La ciencia prueba que la búsqueda creativa como la repostería puede cambiar tu vidaMe crié en la cultura de la repostería. Pasteles, panes, tortas, galletas… A todo el mundo le gusta tener algo de repostería casera en la cocina para acompañar bien el te o el café que se ofrece a los invitados de turno, que en nuestro caso nunca faltaban. ¿Un surtido industrial? Lastimoso. ¿Una tarta de manzana del supermercado? Nefasto. A día de hoy llego a sentirme un fracaso personal si compro masa preparada. La repostería era y es parte de mi herencia cultural, pero con el tiempo me he dado cuenta de que, de hecho, significa mucho más.
En 2001 vivía y trabajaba en Washington D. C., y en los días que siguieron al 11-S me encontraba sacando los tazones para mezclar, las tazas de medir, la harina y la mantequilla. Hice muffins, galletas, una tarta y una quiche; desempolvé una vieja receta familiar para una tarta e improvisé unas galletas.
No recuerdo quién diantre se comería todo aquello, porque yo vivía sola y por entonces (igual que ahora) solía abstenerme bastante del azúcar y de la harina blanca. Probablemente lo llevara a mis vecinos y compañeros de trabajo, pero una cosa estaba clara: necesitaba cocinar, y vaya si cociné. Era un bálsamo, una forma de lidiar con mi miedo, mi tristeza y ese sentimiento de indefensión.
Desde entonces me he percatado de que cuando la vida se pone especialmente difícil o yo estoy particularmente estresada, la necesidad de recurrir a la repostería se acrecienta en mi interior y no me queda otra que ponerme el delantal y meterme de lleno.
Hoy en día empleo muchas recetas con ingredientes como miel, azúcar de coco, harina de almendras, escanda… En efecto, puedes cocinar dulces deliciosos que no sean malos para la salud.
Ahora entiendo por qué hago esto cuando me estreso: es relajante. El mero acto de crear algo a partir de la nada, el llenar la casa con olores y sabores familiares y placenteros, aporta un sentido de alivio y bienestar. Sin duda se debe en parte a que la repostería me retrae a la infancia y a todo el amor transmitido entonces a través de nuestras comidas caseras favoritas.
Pero ahí no queda la cosa. Cocinar también aporta una sensación de control y orden.

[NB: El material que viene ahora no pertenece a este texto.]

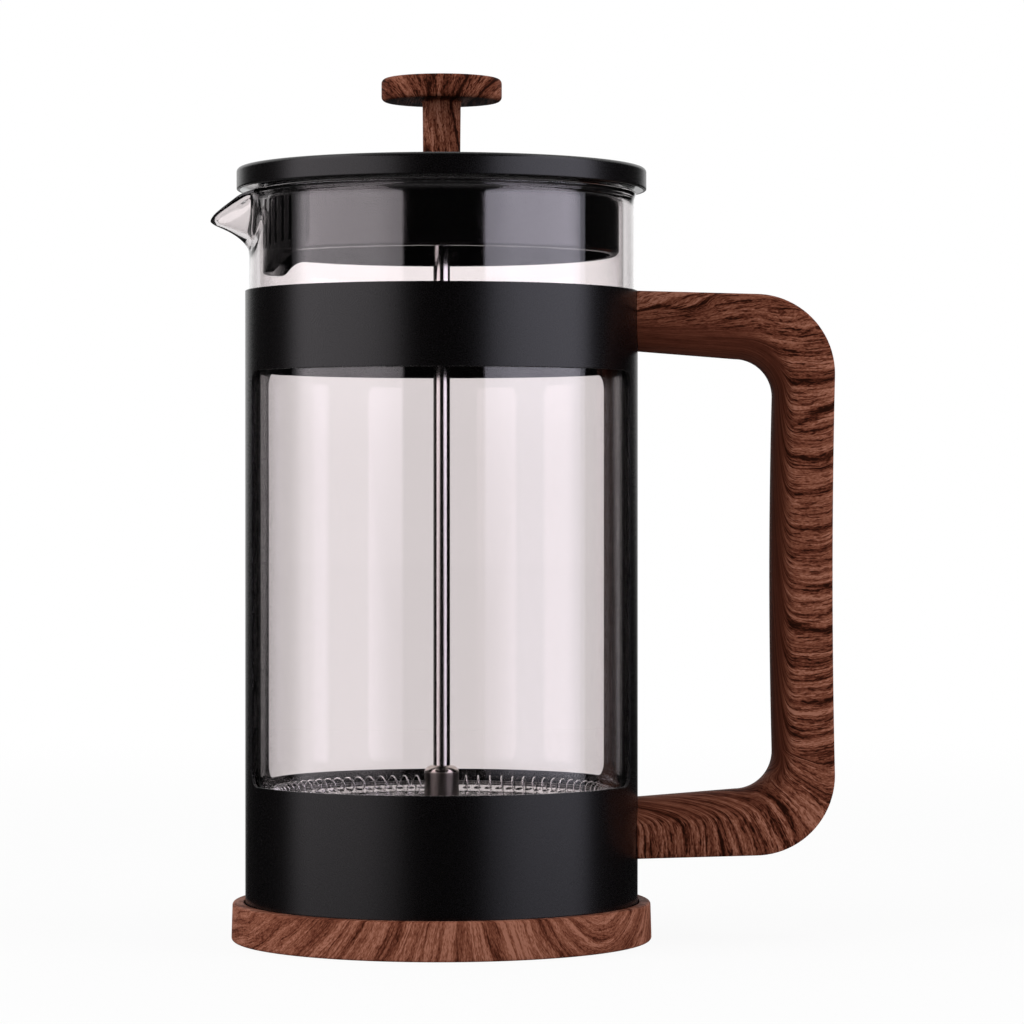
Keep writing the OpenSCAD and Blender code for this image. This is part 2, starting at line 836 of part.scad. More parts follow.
// Spring wound into a closed ring: one wire that turns round the ring's centre line
module filter_coil() {
  turns = round(2 * PI * ring_r / coil_pitch);
  per_turn = 8;
  sides = 5;
  wind_r = coil_r - wire_d / 2;
  count = turns * per_turn;
  color("silver")
  polyhedron(
    points = [
      for (i = [0:count - 1])
        let (
          round_a = 360 * i / count,
          turn_a = -360 * i / per_turn,
          out = [cos(round_a), sin(round_a), 0],
          along = [-sin(round_a), cos(round_a), 0],
          up = [0, 0, 1],
          n = cos(turn_a) * out + sin(turn_a) * up,
          ahead = (sin(turn_a) * out - cos(turn_a) * up) * wind_r * turns + along * ring_r,
          b = cross(ahead / norm(ahead), n)
        )
        for (j = [0:sides - 1])
          let (w = 360 * j / sides)
          ring_r * out + up * coil_z + n * (wind_r + wire_d / 2 * cos(w))
            + b * wire_d / 2 * sin(w)
    ],
    faces = skin_faces(count, sides, true)
  );
}

// Woven screen under the plate, with its edge turned up round the spring
module mesh_screen() {
  wall_h = coil_r + 2 * mesh_t;
  color("darkgray")
  translate([0, 0, cross_top_z])
    difference() {
      rotate_extrude()
        difference() {
          cup_outline(mesh_r, wall_h + mesh_t, coil_r + mesh_t);
          translate([0, mesh_t]) cup_outline(mesh_r - mesh_t, wall_h + over, coil_r);
        }
      translate([0, 0, -over]) cylinder(r = rod_r, h = mesh_t + 2 * over);
    }
}

// Plate under the screen: a rim and a hub joined by arms
module cross_plate() {
  hub = nut_af / 2 + 3;
  rim_w = 5;
  arm_w = 5;
  color("silver")
  translate([0, 0, cross_low_z])
    linear_extrude(cross_t)
      difference() {
        union() {
          difference() {
            circle(r = cross_r);
            circle(r = cross_r - rim_w);
          }
          circle(r = hub);
          for (i = [0:cross_arms - 1])
            rotate(i * 360 / cross_arms)
              translate([0, -arm_w / 2]) square([cross_r - rim_w / 2, arm_w]);
        }
        circle(r = rod_r);
        for (i = [0:cross_arms - 1])
          rotate(i * 360 / cross_arms)
            translate([(hub + cross_r - rim_w) / 2, 0]) circle(d = arm_w * 0.4, $fn = 24);
      }
}

module filter_nut() {
  color("silver")
  translate([0, 0, nut_low_z])
    difference() {
      intersection() {
        cylinder(d = nut_af / cos(30), h = nut_h, $fn = 6);
        translate([0, 0, -nut_af / 4])
          cylinder(r1 = nut_af / 4, r2 = nut_af / 4 + nut_h + nut_af / 4,
            h = nut_h + nut_af / 4);
      }
      translate([0, 0, -over]) cylinder(r = rod_r, h = nut_h + 2 * over);
    }
}

base_coaster();
frame_sleeve();
base_screws();
beaker_cushion();
handle();
handle_screws();
handle_inserts();
glass_beaker();
rod_bush();
bush_clip();
lid_cover();
lid_plug();
plunger_knob();
knob_insert();
plunger_rod();
rod_collar();
spiral_plate();
filter_coil();
mesh_screen();
cross_plate();
filter_nut();
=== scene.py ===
import math
import bpy
import numpy as np
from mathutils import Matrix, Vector


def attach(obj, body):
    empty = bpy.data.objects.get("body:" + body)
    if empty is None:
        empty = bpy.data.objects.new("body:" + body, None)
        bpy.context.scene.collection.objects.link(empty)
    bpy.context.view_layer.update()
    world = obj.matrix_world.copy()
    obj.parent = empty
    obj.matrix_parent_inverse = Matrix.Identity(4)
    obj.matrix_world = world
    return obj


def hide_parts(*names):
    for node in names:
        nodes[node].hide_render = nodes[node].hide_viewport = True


mm = 0.001
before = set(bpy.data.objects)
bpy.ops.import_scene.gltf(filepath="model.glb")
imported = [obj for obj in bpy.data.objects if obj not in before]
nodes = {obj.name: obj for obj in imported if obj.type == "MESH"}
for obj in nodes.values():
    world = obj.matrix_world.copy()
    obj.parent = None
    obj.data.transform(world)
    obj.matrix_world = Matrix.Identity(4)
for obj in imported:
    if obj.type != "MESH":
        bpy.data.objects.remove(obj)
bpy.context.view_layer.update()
print("frame loaded:", len(nodes), "nodes")


# small helpers
def deselectAll():
    if bpy.context.object and bpy.context.object.mode != "OBJECT":
        bpy.ops.object.mode_set(mode="OBJECT")
    bpy.ops.object.select_all(action="DESELECT")


def editMode():
    bpy.ops.object.mode_set(mode="EDIT")
    bpy.ops.mesh.select_mode(type="VERT")


def objectMode():
    bpy.ops.object.mode_set(mode="OBJECT")


def pick(obj):
    # the only one selected, and the active one
    deselectAll()
    bpy.context.view_layer.objects.active = obj
    obj.select_set(True)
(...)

Cuando el mundo a mi alrededor parece irse al garete, cuesta abajo y sin frenos, pero yo todavía soy capaz de hacer una sencilla tarta de melocotón o un perfectísimo bollito de arándanos, para mí es como una prueba de que las cosas no van tan mal como temía.
No es tanto por los alimentos en sí —por deliciosos que estén— como por el acto de elaborarlos, el reunir todos esos ingredientes y crear algo que tenga sentido, que aporte un puñado de normalidad y estabilidad a la vida.
Pero si hay alguien tentado de pensar que esta experiencia no es más que una neurosis personal y rara, o un producto de la imaginación, ese alguien haría bien en tener en cuenta algunos estudios recientes.
El Journal of Positive Psychology publicó recientemente un estudio que demostraba que las personas que participan con frecuencia en pequeños proyectos creativos —cocinar inclusive— son más felices. De hecho, hace ya un tiempo que los psicólogos han reparado en que las artes culinarias son una herramienta terapéutica para estados de estrés, ansiedad y depresión.
La cocina puede mejorar tu estado de ánimo porque te ayuda a centrarte en pequeñas tareas de ese momento y aleja tu mente de lo que sea que te turbe. Al involucrar nuestro cerebro, manos y sentidos en un propósito creativo, sencillamente, mejoramos nuestra vida.
Por supuesto, como muchas mamás, también cocino cuando no tengo ninguna gana de ser creativa. Después de todo, tengo niños que piden a menudo sus recetas favoritas de magdalenas y también hay muchos cumpleaños y fiestas que celebrar.
Pero siempre trato de asegurarme de que mi despensa esté bien surtida, de forma que cuando mi mundo empiece a perder pie, yo pueda encender el horno, sacar la mantequilla y los huevos y cocinarme un estado anímico más feliz.